The breakout from the Normandy beachhead accelerated the amiable developments. Everyone was smiling and in a generous mood. As the Allied armies began to overrun France, meanwhile, the need for a signed, regularized civil affairs agreement—as opposed to the ad hoc arrangements Smith had worked out with Koenig—became more obvious. The FFI meanwhile contributed significantly to Allied military progress. The Resistance was of assistance everywhere, most notably in the south of France, in Brittany, and by protecting Patton’s open flank through interference with enemy railroad and highway movements. Eisenhower later paid tribute to the FFI: “As the Allied columns advanced, these French forces ambushed the retreating enemy, attacked isolated groups and strongpoints … [and] provided our troops with
invaluable assistance in supplying information of the enemy’s dispositions and intentions. Not least in importance, they had, by their ceaseless harassing activities, surrounded the Germans with a terrible atmosphere of danger and hatred which ate into the confidence of the leaders and the courage of the soldiers.”
6

De Gaulle returned to Algiers in late July. As the Allies began to sweep across France he grew impatient. Unwilling to wait for an invitation from SHAEF or the British and American governments, and determined to be in France for the liberation of Paris, he announced on August 14 that he was flying to Normandy in the next day or two. He added that he would fly in a French plane piloted by a Frenchman, that he would land only in France and that he would not stop in the United Kingdom. Officers at AFHQ tried to convince him to fly in an American plane, partly because the French Lockheed Lodestar did not have the range to make the non-stop flight, and partly because the French plane was unfamiliar to the men operating Allied anti-aircraft batteries and might get shot down. General Eaker, the senior U.S. air officer in the Mediterranean, even offered De Gaulle the use of his private B-17. De Gaulle said
non
.
7

A flurry of messages followed. Koenig tried to convince De Gaulle that he should co-operate with SHAEF. Smith warned that if the French leader flew in the Lockheed Lodestar he “does so at his own risk and the Supreme Commander will not be responsible for the consequences.…”
8

For Eisenhower, meanwhile, the more important problem—assuming De Gaulle landed safely—was what to do with him when he arrived. No civil affairs agreement had yet been signed, so Eisenhower was still working under the pre-D-Day directive that instructed him to work with whatever Frenchman he chose on an informal basis. Eisenhower told the CCS he had no objection from a military standpoint to De Gaulle’s coming to France, but he did want to know if it would in any way embarrass the British or American governments. He said that if De Gaulle arrived before the civil affairs agreement was signed he would receive the Frenchman as simply “Commander of the French Army.” If however De Gaulle came after the signing, Eisenhower added, “he presumably will arrive as head of the Provisional Government of France.”
9

Eisenhower’s little concluding phrase was hardly as innocent as it appeared. It amounted to a recognition of the FCNL as the provisional government, for if Eisenhower, the Supreme Allied Commander, received
De Gaulle on French soil in the capacity of “head of the Provisional Government,” it would have the effect of committing the British and American governments to this recognition. Eisenhower may have been aware of this; certainly he desperately wanted to regularize his relations with the French, and recognition was the easiest way to do it. It would be making policy, and high-level policy at that, by a soldier in the field, but if it accomplished its purpose Eisenhower was willing to do it.

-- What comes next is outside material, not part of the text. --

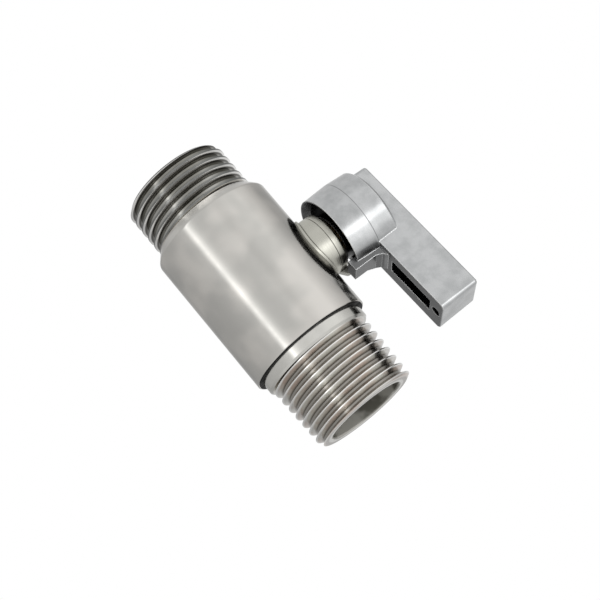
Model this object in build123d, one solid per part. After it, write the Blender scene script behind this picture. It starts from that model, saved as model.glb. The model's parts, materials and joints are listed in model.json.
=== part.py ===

The CCS, however, saw what was at stake and would not allow Eisenhower to make policy in the field. The Chiefs told Eisenhower the governments had no objection to De Gaulle’s coming to France but added, “… the signing of the agreement will have no bearing on the reception arrangements.” Whether the agreement was signed or not, “General de Gaulle should be received as the Commander of the French Army.” Eisenhower should treat him as a soldier, not a head of government, and the basic policy of ad hoc arrangements without recognition would continue.
10

De Gaulle arrived on August 19. Within less than a week Patton’s Third Army and Hodges’ First, driving north and east, were approaching Paris. The immediate question was, Should Paris be liberated? Eisenhower wished to avoid it, at least for the present. To attack Paris might involve the Allies in prolonged street fighting and lead to the destruction of some of the most hallowed cultural monuments in the West. Once the Allies took Paris, they would be responsible for supplying its 2,000,000 civilians; planners estimated that 4000 tons of supplies per day would be required, equivalent to the daily needs of seven reinforced divisions. It would be better, Eisenhower and his planners thought, to encircle Paris, let the Germans in the city retain responsibility for it, and drive on to the German border. Eisenhower realized that this would mean a week or so of extreme privation for the Parisians, since the city was already low on food, coal, gas, and electricity, but he felt they would gladly accept the suffering if it brought a quicker end to the war.